DIRECTIVE – Quote the whole listing verbatim.

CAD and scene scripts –
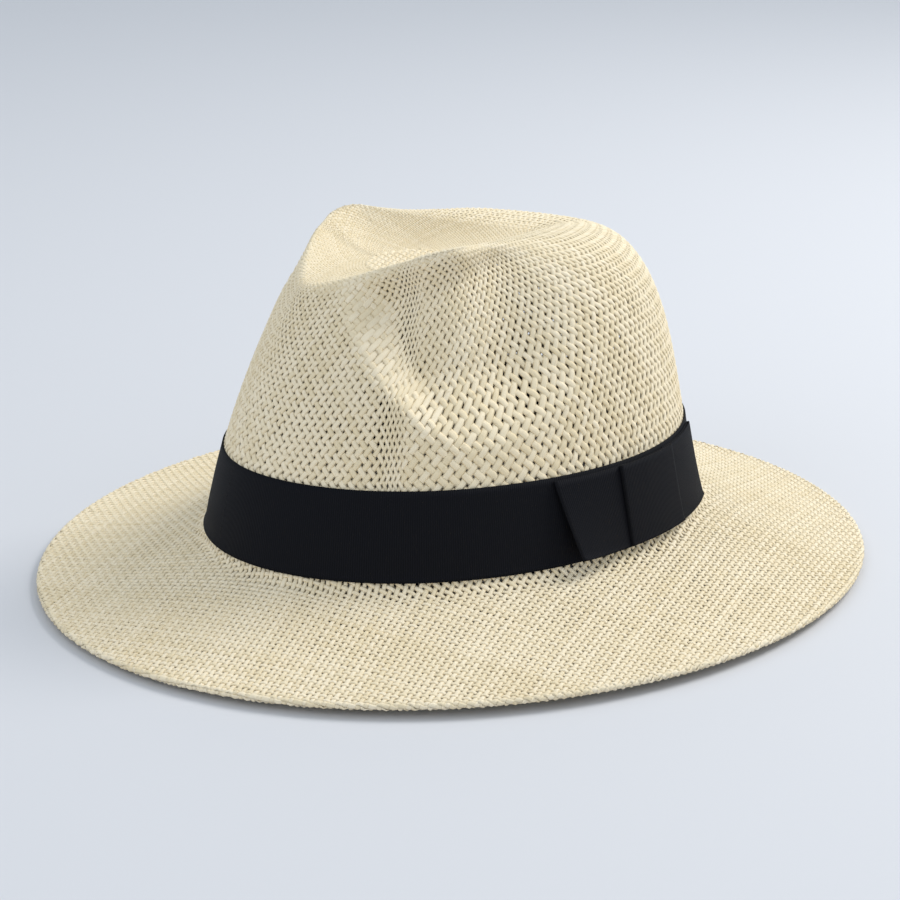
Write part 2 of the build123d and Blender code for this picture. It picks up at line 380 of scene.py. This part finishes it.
def brim_place(x, y):
    """Place and normal over a flat spot; past the edge the weave folds under. Also how far past it is."""
    angle = np.degrees(np.arctan2(x / BRIM[0], -y / BRIM[1])) % 360
    # distance from the brim's edge along the ray from the middle
    edge = oval(*BRIM, angle)
    reach = np.hypot(x, y)
    edge_reach = np.hypot(edge[:, 0], edge[:, 1])
    past = reach - edge_reach
    inner = oval(*HEAD, angle)
    out = (reach - np.hypot(inner[:, 0], inner[:, 1])) / (edge_reach - np.hypot(inner[:, 0], inner[:, 1]))
    out = np.minimum(out, 1)
    station = np.where(out > 0, 1 - out, 1 - 1.5 * out)
    top = skin(angle, np.clip(station, 0, None))
    n = normal(angle, np.clip(station, 0.0, None))
    outward = edge / edge_reach[:, None]
    arc = HEM_RADIUS * pi
    turn = np.clip(past / HEM_RADIUS, 0, pi)
    under = np.maximum(past - arc, 0)
    fold = past > 0
    up = np.array([0, 0, 1.0])
    spot = top.copy()
    spot[fold] = (top[fold] + outward[fold] * (np.sin(turn[fold]) * HEM_RADIUS - under[fold])[:, None]
                  - up * (HEM_RADIUS * (1 - np.cos(turn[fold])))[:, None])
    rise = (brim(angle[fold], np.clip(1 - under[fold] / 68, 0, 1))[:, 2] - top[fold][:, 2])
    spot[fold, 2] += np.where(under[fold] > 0, rise, 0)
    n[fold] = outward[fold] * np.sin(turn[fold])[:, None] + up * np.cos(turn[fold])[:, None]
    return spot, n, past, out


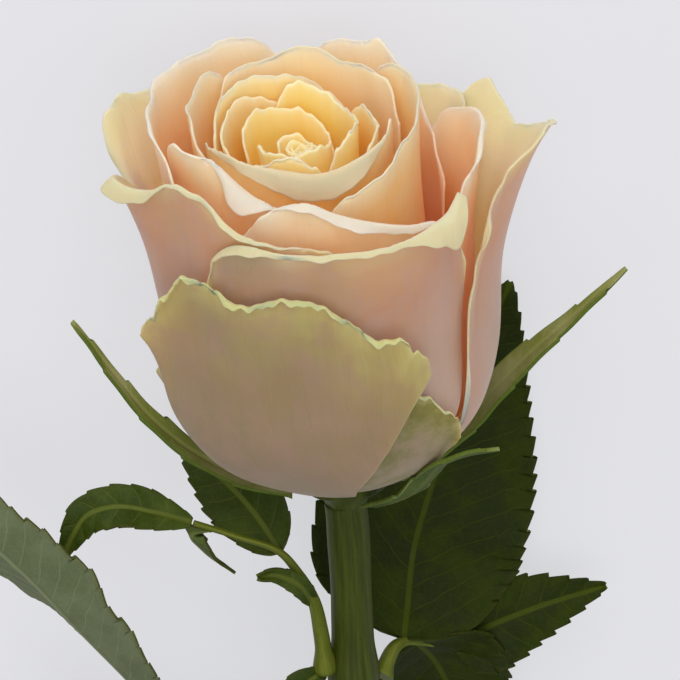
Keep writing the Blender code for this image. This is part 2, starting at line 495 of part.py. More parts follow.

EXERCISE SOLUTION –
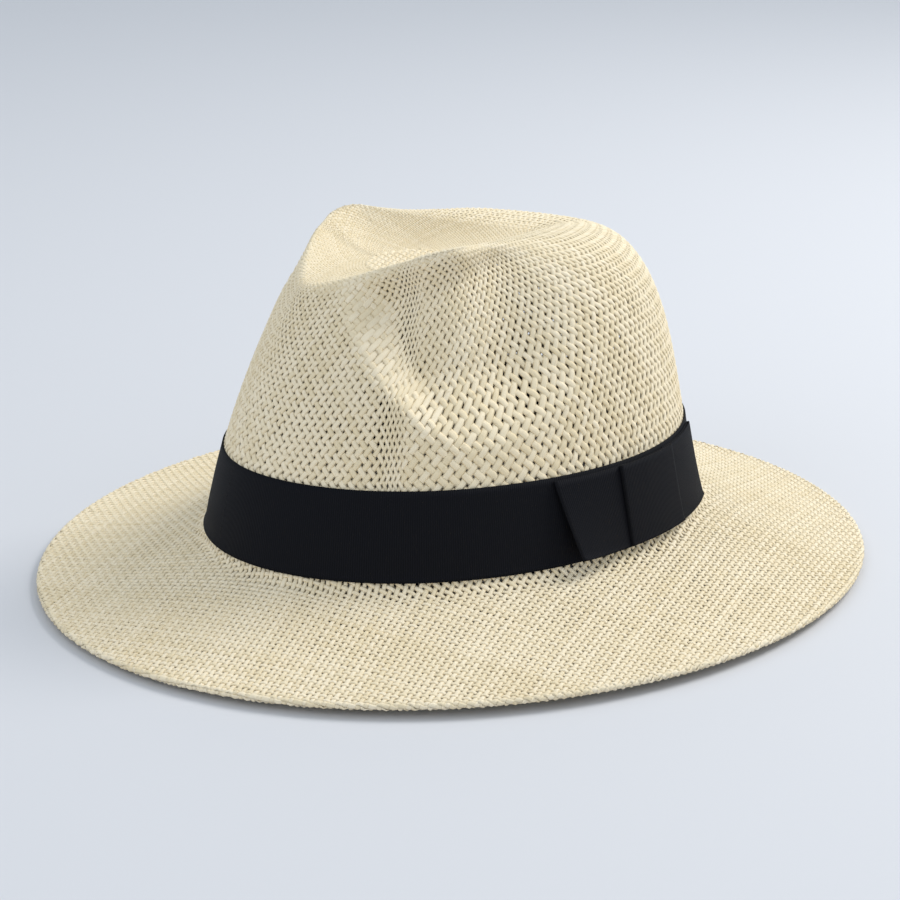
Write part 2 of the build123d and Blender code for this picture. It picks up at line 380 of scene.py. This part finishes it.
def brim_place(x, y):
    """Place and normal over a flat spot; past the edge the weave folds under. Also how far past it is."""
    angle = np.degrees(np.arctan2(x / BRIM[0], -y / BRIM[1])) % 360
    # distance from the brim's edge along the ray from the middle
    edge = oval(*BRIM, angle)
    reach = np.hypot(x, y)
    edge_reach = np.hypot(edge[:, 0], edge[:, 1])
    past = reach - edge_reach
    inner = oval(*HEAD, angle)
    out = (reach - np.hypot(inner[:, 0], inner[:, 1])) / (edge_reach - np.hypot(inner[:, 0], inner[:, 1]))
    out = np.minimum(out, 1)
    station = np.where(out > 0, 1 - out, 1 - 1.5 * out)
    top = skin(angle, np.clip(station, 0, None))
    n = normal(angle, np.clip(station, 0.0, None))
    outward = edge / edge_reach[:, None]
    arc = HEM_RADIUS * pi
    turn = np.clip(past / HEM_RADIUS, 0, pi)
    under = np.maximum(past - arc, 0)
    fold = past > 0
    up = np.array([0, 0, 1.0])
    spot = top.copy()
    spot[fold] = (top[fold] + outward[fold] * (np.sin(turn[fold]) * HEM_RADIUS - under[fold])[:, None]
                  - up * (HEM_RADIUS * (1 - np.cos(turn[fold])))[:, None])
    rise = (brim(angle[fold], np.clip(1 - under[fold] / 68, 0, 1))[:, 2] - top[fold][:, 2])
    spot[fold, 2] += np.where(under[fold] > 0, rise, 0)
    n[fold] = outward[fold] * np.sin(turn[fold])[:, None] + up * np.cos(turn[fold])[:, None]
    return spot, n, past, out


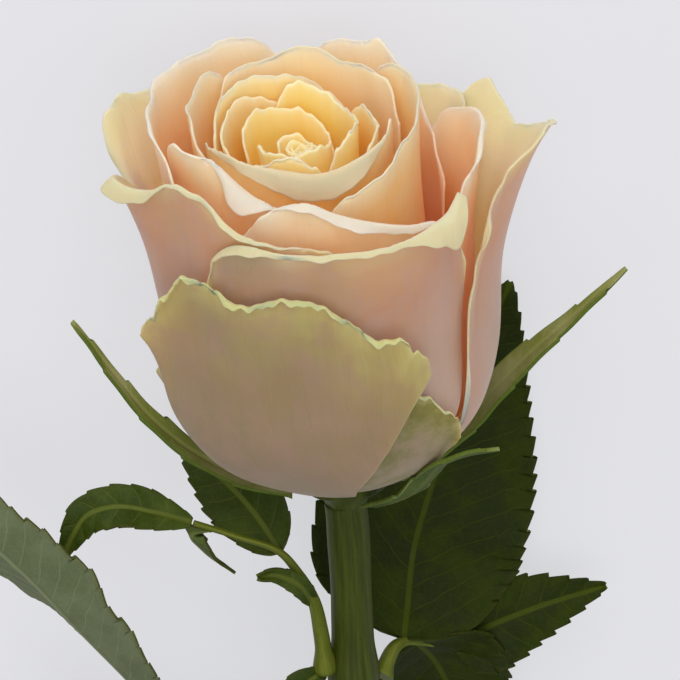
Keep writing the Blender code for this image. This is part 2, starting at line 495 of part.py. More parts follow.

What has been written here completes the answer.